For weeks, markets have been trapped between hope and reality.
Hope says the worst of the geopolitical panic may be fading. Reality says oil is still doing the talking, inflation is still the market’s pressure point, and investors are about to get fresh evidence of how much damage this conflict may already be doing. That is what makes the coming week so important. Wall Street is not just waiting for data. It is waiting for confirmation.
Confirmation that the war’s economic shock is starting to bleed into prices, profits, and the broader mood of the market.
Oil Has Become the Market’s Loudest Signal
When traders say everything is tied to oil, they are not exaggerating.
Oil is now functioning as the market’s master variable. It is shaping inflation expectations, bond sentiment, consumer anxiety, and the debate over whether the Federal Reserve can realistically ease policy this year. Once energy prices surge hard enough, they stop being just another commodity story. They become a story about the entire economy.
That is the problem now. Investors are no longer just asking whether stocks are cheap or earnings are solid. They are asking whether high energy costs are about to poison the entire setup.
Inflation Is Back at the Center of the Stage
For a while, markets wanted to believe inflation was becoming more manageable. That calm is now under pressure.
If the next inflation readings start showing a meaningful pass-through from higher energy prices, then the market will have to reprice a lot more than just short-term nerves. It will have to rethink interest-rate hopes, consumer resilience, and the strength of the soft-landing story that so many investors were still trying to protect.
That is why this moment matters.
Inflation is no longer just an old problem returning. It is a fresh geopolitical problem arriving with force.
The Consumer Will Feel It First
Markets can debate abstract inflation trends all day, but households usually feel the shock much faster.
They feel it at the pump. They feel it in transport costs. They feel it in everyday purchases that start creeping higher as businesses pass through rising input costs. Once that happens, the damage stops being theoretical. It becomes political, emotional, and economically visible.
And when consumers start feeling squeezed again, Wall Street pays attention very quickly.
Earnings Season Will Test the Story
The coming earnings reports may not answer every question, but they will set the tone.
Investors want to know whether companies are seeing pressure in demand, input costs, margins, and forward planning. They want to know whether executives sound confident or cautious. They want to hear whether the war is being treated as temporary turbulence or as the beginning of a much more difficult operating environment.
That is what makes this stretch so important. Markets are moving from pure macro fear into a phase where corporate America has to start speaking.
And when companies start speaking, the excuses get thinner.
Rate-Cut Dreams Are Looking Fragile
One of the biggest supports for bullish stock-market thinking had been the idea that lower interest rates would eventually come to the rescue.
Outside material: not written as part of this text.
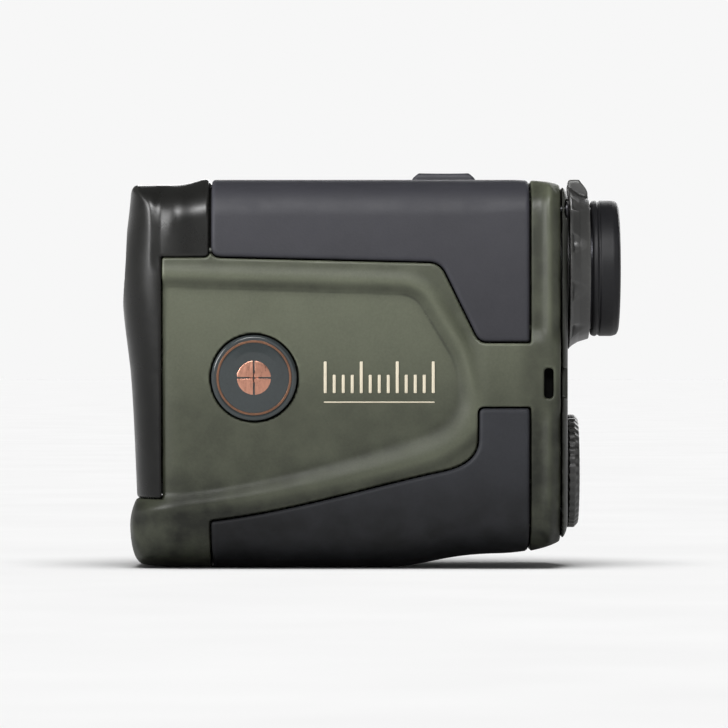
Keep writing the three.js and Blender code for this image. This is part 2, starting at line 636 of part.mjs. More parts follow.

That story now looks weaker.
If war-driven inflation keeps pressure on prices, the Federal Reserve has far less room to pivot. That means a market that was hoping for easier money may instead be stuck with higher-for-longer reality at the exact moment geopolitical risk is already clouding the outlook. That is a bad combination.
It leaves investors with fewer easy escape routes.
The Market Wants Calm. The World Is Not Offering It.
This is the deeper problem beneath all the week-ahead chatter.
Markets crave a stable narrative. They can handle bad news if it is predictable. They can handle volatility if they can see the edge of it. What they struggle with is an environment where oil, inflation, war, rates, and earnings all begin colliding at once.
That is the kind of setup that makes investors defensive, jumpy, and quick to punish disappointment.
And right now, disappointment is not hard to imagine.
What Comes Next
The next few days may not decide the whole year, but they could clarify the next phase of the market.
If inflation data comes in hot and companies sound uneasy, the pressure on stocks could deepen fast. If the numbers stay contained and executives project confidence, investors may try to stabilize sentiment and argue that the panic has gone too far. But either way, the fantasy that markets can ignore the real-world cost of war is getting harder to maintain.